Set down each record exactly as written.

(Stored data):
---
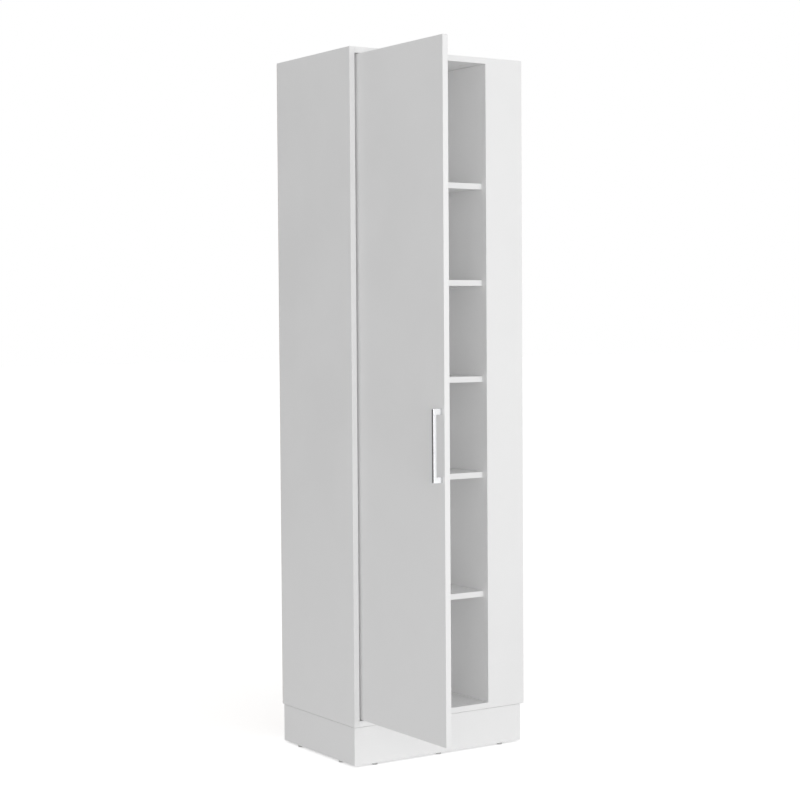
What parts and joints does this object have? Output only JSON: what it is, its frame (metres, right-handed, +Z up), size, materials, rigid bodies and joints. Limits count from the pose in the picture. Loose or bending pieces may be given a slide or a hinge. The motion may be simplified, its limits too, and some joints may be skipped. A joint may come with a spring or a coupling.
{
  "type": "broom cupboard",
  "caption": "Tall white cupboard on a plinth: a hinged inset door over shelves, a bar handle, and a narrow broom bay open at the right side.",
  "frame": {"origin": "on the floor, at the middle of the rectangle that the cupboard and its open door take up", "axes": "+X to the cupboard's right as seen from the front, +Y to its back, +Z up"},
  "size_m": [0.5346, 0.7416, 1.8],
  "materials": {
    "white_melamine": "fine-textured white melamine on chipboard, edges banded",
    "white_hardboard": "lacquered hardboard",
    "raw_pine": "sawn softwood",
    "satin_chrome": "satin chrome plating",
    "nickel_steel": "nickel-plated pressed steel",
    "zinc_steel": "bright zinc-plated steel",
    "glide_plastic": "grey polyethylene"
  },
  "bodies": {
    "cabinet": {"left_side_panel": "white_melamine", "top_panel": "white_melamine", "bottom_panel": "white_melamine", "partition_panel": "white_melamine", "blank_front_panel": "white_melamine", "back_panel": "white_hardboard", "shelf_1": "white_melamine", "shelf_2": "white_melamine", "shelf_3": "white_melamine", "shelf_4": "white_melamine", "shelf_5": "white_melamine", "shelf_2_pin_left_front": "zinc_steel", "shelf_2_pin_right_front": "zinc_steel", "shelf_2_pin_left_back": "zinc_steel", "shelf_2_pin_right_back": "zinc_steel", "shelf_4_pin_left_front": "zinc_steel", "shelf_4_pin_right_front": "zinc_steel", "shelf_4_pin_left_back": "zinc_steel", "shelf_4_pin_right_back": "zinc_steel", "broom_hook_rail": "nickel_steel", "hook_rail_screw_1": "zinc_steel", "hook_rail_screw_2": "zinc_steel", "plinth_front_board": "white_melamine", "plinth_back_board": "white_melamine", "plinth_left_board": "white_melamine", "plinth_right_board": "white_melamine", "corner_block_front_left": "raw_pine", "corner_block_front_right": "raw_pine", "corner_block_back_right": "raw_pine", "corner_block_back_left": "raw_pine", "glide_front_1": "glide_plastic", "glide_front_2": "glide_plastic", "glide_front_3": "glide_plastic", "glide_back_1": "glide_plastic", "glide_back_2": "glide_plastic", "glide_back_3": "glide_plastic", "glide_left_1": "glide_plastic", "glide_left_2": "glide_plastic", "glide_right_1": "glide_plastic", "glide_right_2": "glide_plastic", "hinge_arm_1": "nickel_steel", "hinge_arm_2": "nickel_steel", "hinge_arm_3": "nickel_steel", "hinge_arm_4": "nickel_steel", "hinge_plate_1": "nickel_steel", "hinge_plate_2": "nickel_steel", "hinge_plate_3": "nickel_steel", "hinge_plate_4": "nickel_steel"},
    "door": {"door_panel": "white_melamine", "handle": "satin_chrome", "handle_screw_1": "zinc_steel", "handle_screw_2": "zinc_steel", "hinge_cup_1": "nickel_steel", "hinge_cup_2": "nickel_steel", "hinge_cup_3": "nickel_steel", "hinge_cup_4": "nickel_steel", "hinge_pin_1": "zinc_steel", "hinge_pin_2": "zinc_steel", "hinge_pin_3": "zinc_steel", "hinge_pin_4": "zinc_steel"}
  },
  "joints": [
    {"name": "door_swing", "type": "hinge", "parent": "cabinet", "child": "door", "pos_m": [-0.23475, 0.01225, 0.951], "axis": [0, 0, 1], "range_deg": [-15, 90]}
  ]
}
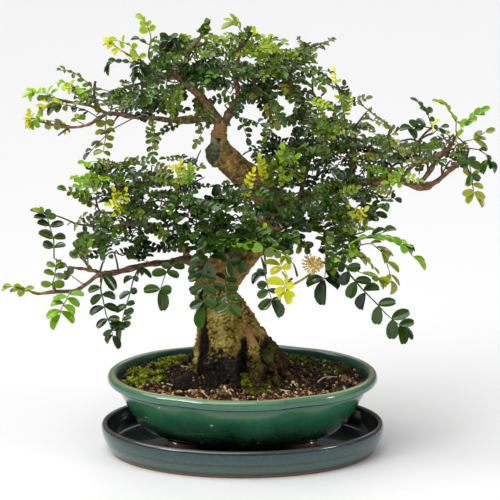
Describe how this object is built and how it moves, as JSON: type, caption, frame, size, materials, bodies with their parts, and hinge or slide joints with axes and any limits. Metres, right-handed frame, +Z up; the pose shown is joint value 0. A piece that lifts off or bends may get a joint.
---
(Worked solution):
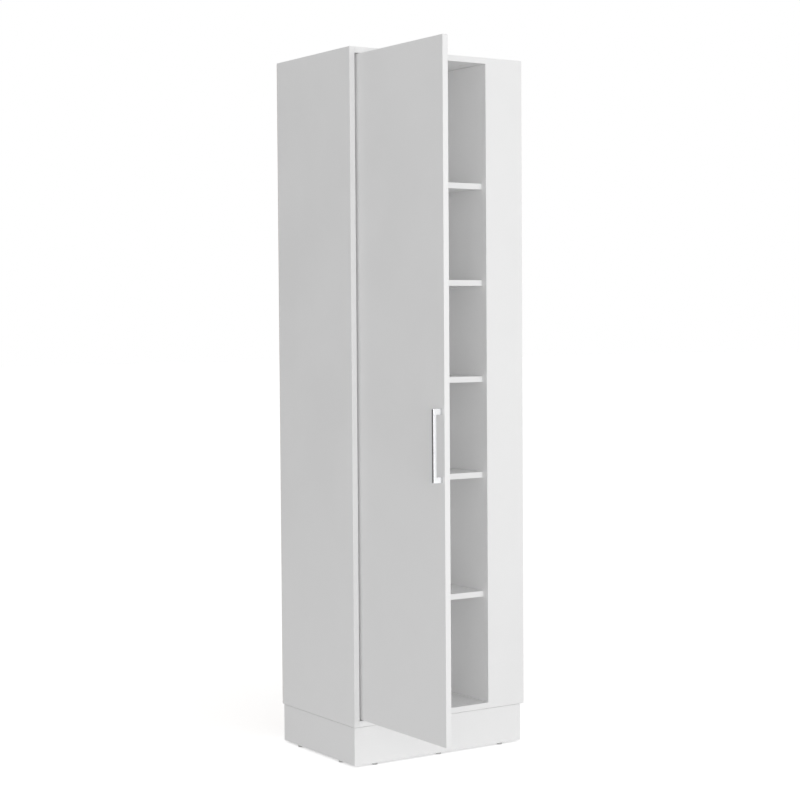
What parts and joints does this object have? Output only JSON: what it is, its frame (metres, right-handed, +Z up), size, materials, rigid bodies and joints. Limits count from the pose in the picture. Loose or bending pieces may be given a slide or a hinge. The motion may be simplified, its limits too, and some joints may be skipped. A joint may come with a spring or a coupling.
{
  "type": "broom cupboard",
  "caption": "Tall white cupboard on a plinth: a hinged inset door over shelves, a bar handle, and a narrow broom bay open at the right side.",
  "frame": {"origin": "on the floor, at the middle of the rectangle that the cupboard and its open door take up", "axes": "+X to the cupboard's right as seen from the front, +Y to its back, +Z up"},
  "size_m": [0.5346, 0.7416, 1.8],
  "materials": {
    "white_melamine": "fine-textured white melamine on chipboard, edges banded",
    "white_hardboard": "lacquered hardboard",
    "raw_pine": "sawn softwood",
    "satin_chrome": "satin chrome plating",
    "nickel_steel": "nickel-plated pressed steel",
    "zinc_steel": "bright zinc-plated steel",
    "glide_plastic": "grey polyethylene"
  },
  "bodies": {
    "cabinet": {"left_side_panel": "white_melamine", "top_panel": "white_melamine", "bottom_panel": "white_melamine", "partition_panel": "white_melamine", "blank_front_panel": "white_melamine", "back_panel": "white_hardboard", "shelf_1": "white_melamine", "shelf_2": "white_melamine", "shelf_3": "white_melamine", "shelf_4": "white_melamine", "shelf_5": "white_melamine", "shelf_2_pin_left_front": "zinc_steel", "shelf_2_pin_right_front": "zinc_steel", "shelf_2_pin_left_back": "zinc_steel", "shelf_2_pin_right_back": "zinc_steel", "shelf_4_pin_left_front": "zinc_steel", "shelf_4_pin_right_front": "zinc_steel", "shelf_4_pin_left_back": "zinc_steel", "shelf_4_pin_right_back": "zinc_steel", "broom_hook_rail": "nickel_steel", "hook_rail_screw_1": "zinc_steel", "hook_rail_screw_2": "zinc_steel", "plinth_front_board": "white_melamine", "plinth_back_board": "white_melamine", "plinth_left_board": "white_melamine", "plinth_right_board": "white_melamine", "corner_block_front_left": "raw_pine", "corner_block_front_right": "raw_pine", "corner_block_back_right": "raw_pine", "corner_block_back_left": "raw_pine", "glide_front_1": "glide_plastic", "glide_front_2": "glide_plastic", "glide_front_3": "glide_plastic", "glide_back_1": "glide_plastic", "glide_back_2": "glide_plastic", "glide_back_3": "glide_plastic", "glide_left_1": "glide_plastic", "glide_left_2": "glide_plastic", "glide_right_1": "glide_plastic", "glide_right_2": "glide_plastic", "hinge_arm_1": "nickel_steel", "hinge_arm_2": "nickel_steel", "hinge_arm_3": "nickel_steel", "hinge_arm_4": "nickel_steel", "hinge_plate_1": "nickel_steel", "hinge_plate_2": "nickel_steel", "hinge_plate_3": "nickel_steel", "hinge_plate_4": "nickel_steel"},
    "door": {"door_panel": "white_melamine", "handle": "satin_chrome", "handle_screw_1": "zinc_steel", "handle_screw_2": "zinc_steel", "hinge_cup_1": "nickel_steel", "hinge_cup_2": "nickel_steel", "hinge_cup_3": "nickel_steel", "hinge_cup_4": "nickel_steel", "hinge_pin_1": "zinc_steel", "hinge_pin_2": "zinc_steel", "hinge_pin_3": "zinc_steel", "hinge_pin_4": "zinc_steel"}
  },
  "joints": [
    {"name": "door_swing", "type": "hinge", "parent": "cabinet", "child": "door", "pos_m": [-0.23475, 0.01225, 0.951], "axis": [0, 0, 1], "range_deg": [-15, 90]}
  ]
}
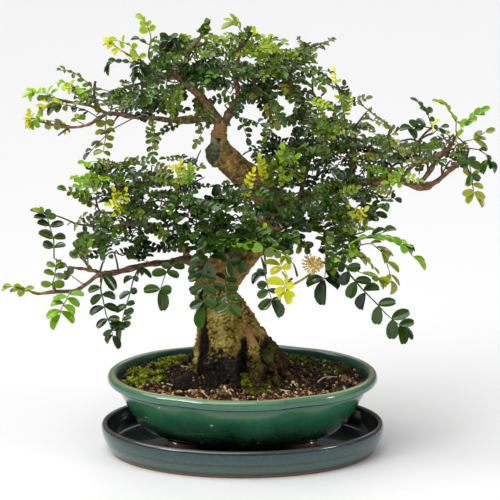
Describe how this object is built and how it moves, as JSON: type, caption, frame, size, materials, bodies with their parts, and hinge or slide joints with axes and any limits. Metres, right-handed frame, +Z up; the pose shown is joint value 0. A piece that lifts off or bends may get a joint.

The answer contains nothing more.